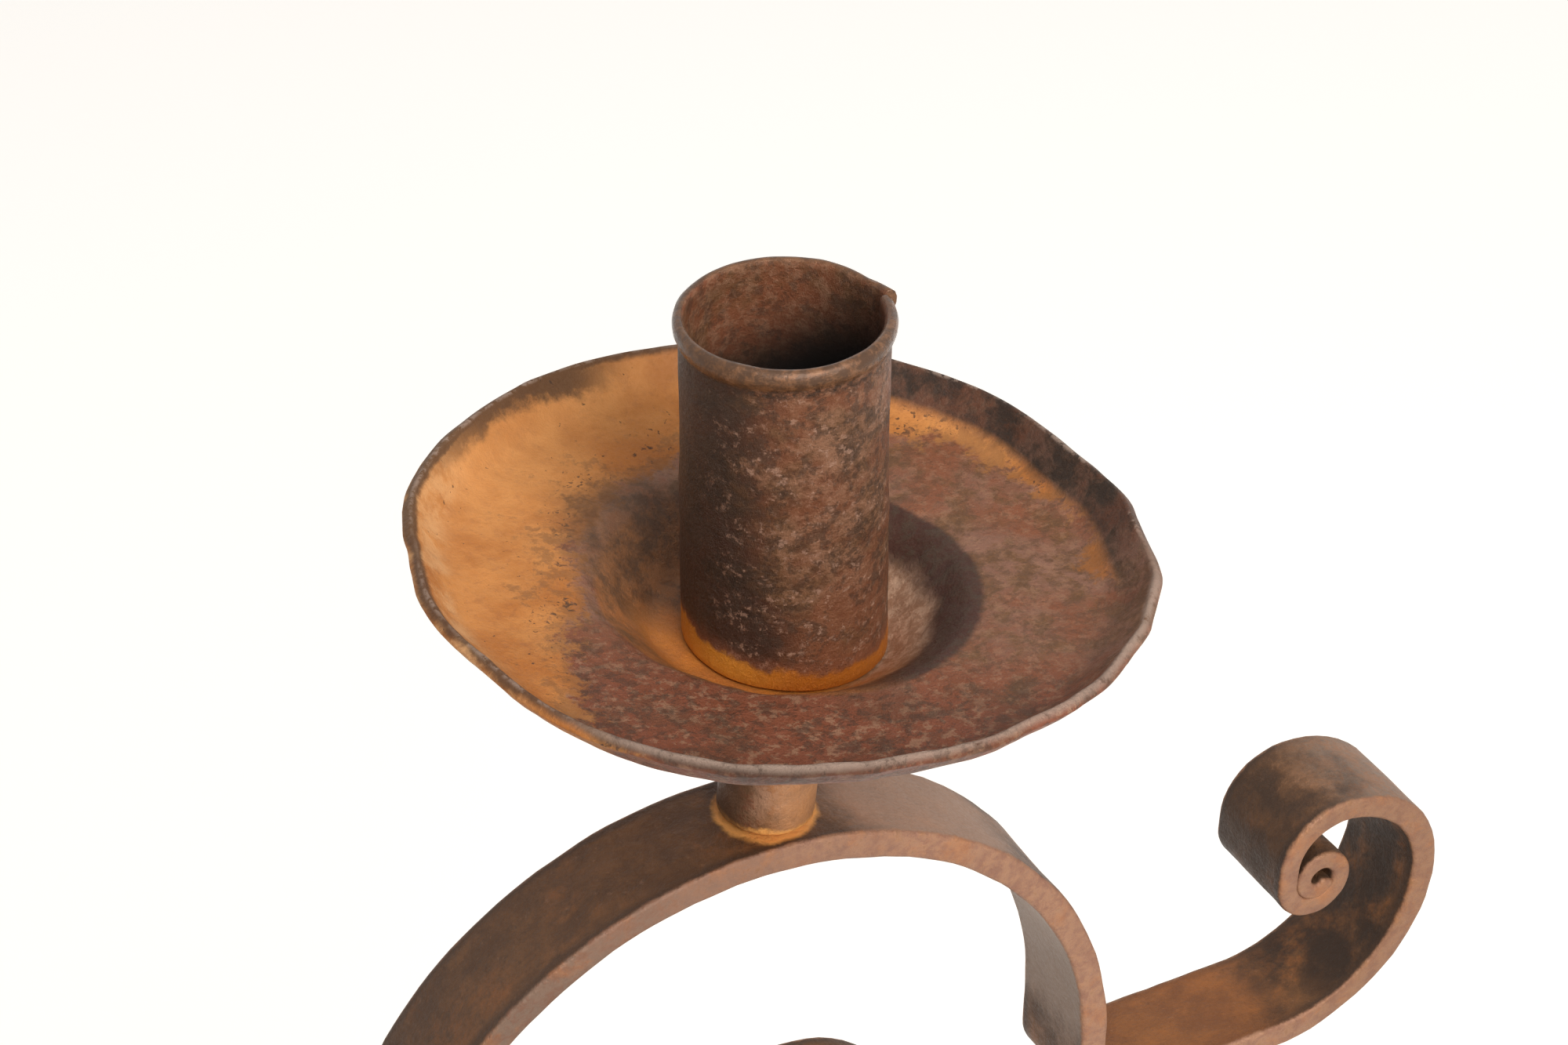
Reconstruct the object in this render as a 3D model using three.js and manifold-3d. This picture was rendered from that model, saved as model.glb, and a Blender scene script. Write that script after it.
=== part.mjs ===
// A three-light table candelabra forged from flat bar, with a rolled cup and a drip pan on each light.
// Millimetres, +Z up, the arms lie along X and the front is -Y. The origin is on the table, under the column's axis.
import * as THREE from "three";
import { mergeVertices } from "three/addons/utils/BufferGeometryUtils.js";
import Module from "manifold-3d";

const wasm = await Module();
wasm.setup();

// Clearances between pieces
const SEAT_GAP = 0.3; // between two faces that rest on each other
const HOLE_GAP = 0.3; // all round a rivet or a tenon in its hole
const TURN_GAP = 0.4; // between the turns of a rolled eye

// Flat bar, which every bent piece is made of
const BAR_WIDTH = 16;
const BAR_THICK = 4.2;
const BAR_EDGE = 0.5; // worn corner
const SCROLL_THICK = 3.1; // drawn out where a scroll's eye begins
const TIP_THICK = 1.4; // hammered to this at the very end
const EYE_HOLE_R = 0.6;
const EYE_LAP_DEG = 250; // how far a rolled eye laps inside itself past one full turn
const TAB_BEND_R = 6; // centreline of the bend between a tab and its bar
const LEG_BEND_R = 5; // centreline of the tight bend at the foot of an arch

// Column
const COLUMN_SIDE = BAR_WIDTH; // so that tabs on neighbouring faces clear each other
const COLUMN_CHAMFER = 1.2;
const COLUMN_FOOT_Z = 58;
const COLUMN_TIP_H = 6; // tapered point below the legs
const COLUMN_TIP_SIDE = 7;
const NECK_H = 15; // round neck under the middle pan

// Arms
const RUN_Z = 235; // centreline of an arm's level run above the table
const ARM_TAB = 34;
const ARCH_R = 51.5; // centreline
const ARCH_X = 143; // arch centre from the column's axis
const ARCH_LEG = 7.5; // straight stretch between an arch and its tight bend
const OUTER_RUN = 26.5;
const HEAD_LEAN_DEG = 5.2; // the light sits this far round the arch, outside its crown
const HEAD_TIP_DEG = 1.1; // and leans this much to the front
const DRAW_START_DEG = 15; // the bar is drawn thinner from this far past the crown
const SWEEP_R = 23; // quarter turns of the end scroll, centreline
const CREST_R = 15.5;
const NECK_TURN_R = 8;
const EYE_STEM = 2.5;

// Brackets under the arms
const BRACKET_TAB = 34;
const BRACKET_SHOULDER_R = 54;
const COLLAR_L = 9;
const COLLAR_ROOM = 1.5; // straight bar past each side of the collar
const COLLAR_WALL = 2.4;
const VOLUTE_X = 8.5; // from the arch's centre, outwards
const VOLUTE_DROP = 17.1; // from the arch's centre, down
const VOLUTE_LEAD_R = 33;
const VOLUTE_SIDE_R = 26;
const VOLUTE_CREST_R = 20;
const VOLUTE_BACK_R = 15;
const VOLUTE_BELLY_R = 10.5;
const VOLUTE_INNER_R = 7;

// Legs
const LEG_TOP_Z = 76; // centreline of a leg's short run at the column
const LEG_TAB = 34;
const LEG_SHOULDER = 8;
const LEG_ARCH_R = 44;
const FOOT_RUN = 16;
const TOE_R = 12.5;
const TOE_CREST_R = 8.5;
const TOE_NECK_R = 5.6;

// Rivets
const RIVET_R = 2.6;
const RIVET_HEAD_R = 4.6;
const RIVET_HEAD_H = 2.4;
const RIVET_PITCH = 17;
const LEG_RIVET_STEP = 7; // the front pair sits this much below the side pair, so the shanks clear each other

// Stems and tenons under the lights
const STEM_R = 6.3;
const STEM_L = 24.7;
const TENON_R = 3;
const TENON_HEAD_R = 5.2;
const TENON_HEAD_H = 2.4;
const TENON_FLAT_R = 3; // hammered flat on top of a tenon's head

// Pans
const PAN_R = 44.2;
const PAN_SHEET = 1.5;
const PAN_HOLE_OFF = [1.3, -1.15]; // the hole is punched off the pan's centre
const PAN_FLOOR_R = 14.5;
const WELL_R = 23.5;
const WELL_DEPTH = 7.4;
const PAN_BAND_R = 39; // where the upturned rim starts
const PAN_BAND_RISE = 1.5; // from the well's edge to the rim's start
const PAN_RIM_RISE = 5.1;
const RIM_WAVES = [
  // waves round the rim, how far they move it, and where the first crest stands
  [2, 0.72, 100],
  [3, 0.29, -99],
  [4, 0.46, -172],
  [6, 0.1, -91],
];

// Cups, for a 22 mm candle
const CUP_R = 12.2;
const CUP_WALL = 1;
const CUP_H = 45;
const BEAD_H = 3;
const BEAD_OUT = 0.65;
const BEAD_NECK = 0.3; // plain wall turns outwards this far below the bead
const SEAM_W = 0.6;
const SEAM_LIP = 0.8; // the bead's cut end stands out this far at the seam
const SEAM_LIP_DEG = 9;
const CUP_UPRIGHT_DEG = 5.7; // the side cups are bent back from the light's lean
const CUP_FLOOR_H = 2;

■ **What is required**
Without changing a word, restate the whole listing.

■ **Worked answer**
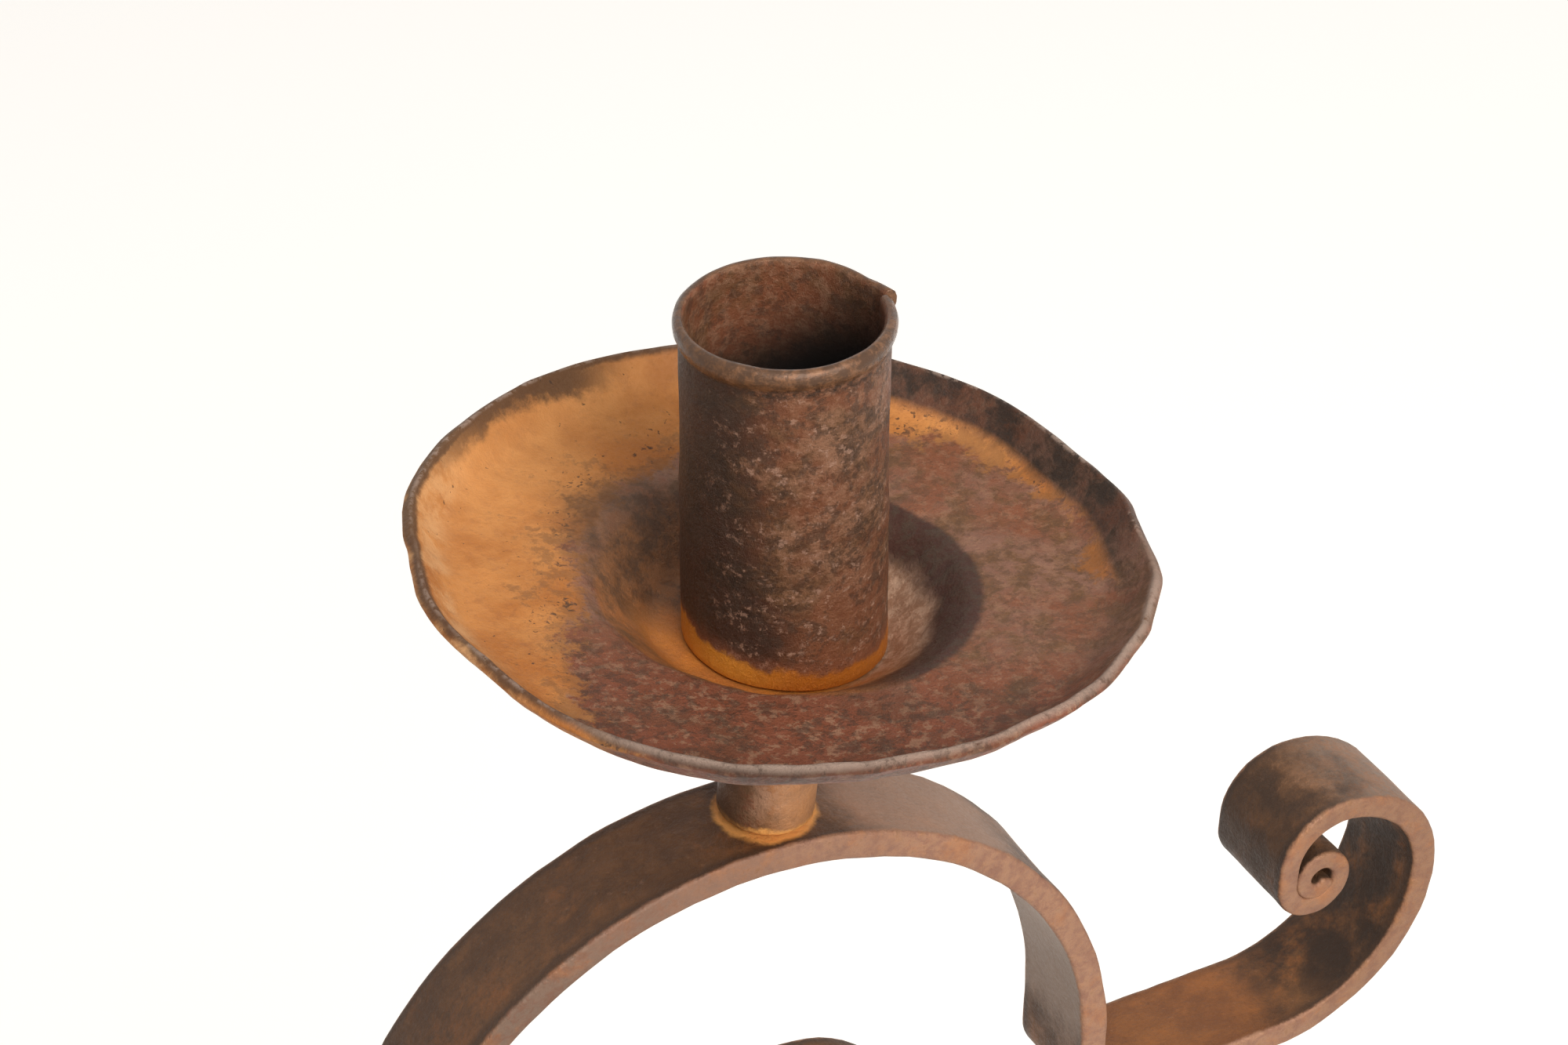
Reconstruct the object in this render as a 3D model using three.js and manifold-3d. This picture was rendered from that model, saved as model.glb, and a Blender scene script. Write that script after it.
=== part.mjs ===
// A three-light table candelabra forged from flat bar, with a rolled cup and a drip pan on each light.
// Millimetres, +Z up, the arms lie along X and the front is -Y. The origin is on the table, under the column's axis.
import * as THREE from "three";
import { mergeVertices } from "three/addons/utils/BufferGeometryUtils.js";
import Module from "manifold-3d";

const wasm = await Module();
wasm.setup();

// Clearances between pieces
const SEAT_GAP = 0.3; // between two faces that rest on each other
const HOLE_GAP = 0.3; // all round a rivet or a tenon in its hole
const TURN_GAP = 0.4; // between the turns of a rolled eye

// Flat bar, which every bent piece is made of
const BAR_WIDTH = 16;
const BAR_THICK = 4.2;
const BAR_EDGE = 0.5; // worn corner
const SCROLL_THICK = 3.1; // drawn out where a scroll's eye begins
const TIP_THICK = 1.4; // hammered to this at the very end
const EYE_HOLE_R = 0.6;
const EYE_LAP_DEG = 250; // how far a rolled eye laps inside itself past one full turn
const TAB_BEND_R = 6; // centreline of the bend between a tab and its bar
const LEG_BEND_R = 5; // centreline of the tight bend at the foot of an arch

// Column
const COLUMN_SIDE = BAR_WIDTH; // so that tabs on neighbouring faces clear each other
const COLUMN_CHAMFER = 1.2;
const COLUMN_FOOT_Z = 58;
const COLUMN_TIP_H = 6; // tapered point below the legs
const COLUMN_TIP_SIDE = 7;
const NECK_H = 15; // round neck under the middle pan

// Arms
const RUN_Z = 235; // centreline of an arm's level run above the table
const ARM_TAB = 34;
const ARCH_R = 51.5; // centreline
const ARCH_X = 143; // arch centre from the column's axis
const ARCH_LEG = 7.5; // straight stretch between an arch and its tight bend
const OUTER_RUN = 26.5;
const HEAD_LEAN_DEG = 5.2; // the light sits this far round the arch, outside its crown
const HEAD_TIP_DEG = 1.1; // and leans this much to the front
const DRAW_START_DEG = 15; // the bar is drawn thinner from this far past the crown
const SWEEP_R = 23; // quarter turns of the end scroll, centreline
const CREST_R = 15.5;
const NECK_TURN_R = 8;
const EYE_STEM = 2.5;

// Brackets under the arms
const BRACKET_TAB = 34;
const BRACKET_SHOULDER_R = 54;
const COLLAR_L = 9;
const COLLAR_ROOM = 1.5; // straight bar past each side of the collar
const COLLAR_WALL = 2.4;
const VOLUTE_X = 8.5; // from the arch's centre, outwards
const VOLUTE_DROP = 17.1; // from the arch's centre, down
const VOLUTE_LEAD_R = 33;
const VOLUTE_SIDE_R = 26;
const VOLUTE_CREST_R = 20;
const VOLUTE_BACK_R = 15;
const VOLUTE_BELLY_R = 10.5;
const VOLUTE_INNER_R = 7;

// Legs
const LEG_TOP_Z = 76; // centreline of a leg's short run at the column
const LEG_TAB = 34;
const LEG_SHOULDER = 8;
const LEG_ARCH_R = 44;
const FOOT_RUN = 16;
const TOE_R = 12.5;
const TOE_CREST_R = 8.5;
const TOE_NECK_R = 5.6;

// Rivets
const RIVET_R = 2.6;
const RIVET_HEAD_R = 4.6;
const RIVET_HEAD_H = 2.4;
const RIVET_PITCH = 17;
const LEG_RIVET_STEP = 7; // the front pair sits this much below the side pair, so the shanks clear each other

// Stems and tenons under the lights
const STEM_R = 6.3;
const STEM_L = 24.7;
const TENON_R = 3;
const TENON_HEAD_R = 5.2;
const TENON_HEAD_H = 2.4;
const TENON_FLAT_R = 3; // hammered flat on top of a tenon's head

// Pans
const PAN_R = 44.2;
const PAN_SHEET = 1.5;
const PAN_HOLE_OFF = [1.3, -1.15]; // the hole is punched off the pan's centre
const PAN_FLOOR_R = 14.5;
const WELL_R = 23.5;
const WELL_DEPTH = 7.4;
const PAN_BAND_R = 39; // where the upturned rim starts
const PAN_BAND_RISE = 1.5; // from the well's edge to the rim's start
const PAN_RIM_RISE = 5.1;
const RIM_WAVES = [
  // waves round the rim, how far they move it, and where the first crest stands
  [2, 0.72, 100],
  [3, 0.29, -99],
  [4, 0.46, -172],
  [6, 0.1, -91],
];

// Cups, for a 22 mm candle
const CUP_R = 12.2;
const CUP_WALL = 1;
const CUP_H = 45;
const BEAD_H = 3;
const BEAD_OUT = 0.65;
const BEAD_NECK = 0.3; // plain wall turns outwards this far below the bead
const SEAM_W = 0.6;
const SEAM_LIP = 0.8; // the bead's cut end stands out this far at the seam
const SEAM_LIP_DEG = 9;
const CUP_UPRIGHT_DEG = 5.7; // the side cups are bent back from the light's lean
const CUP_FLOOR_H = 2;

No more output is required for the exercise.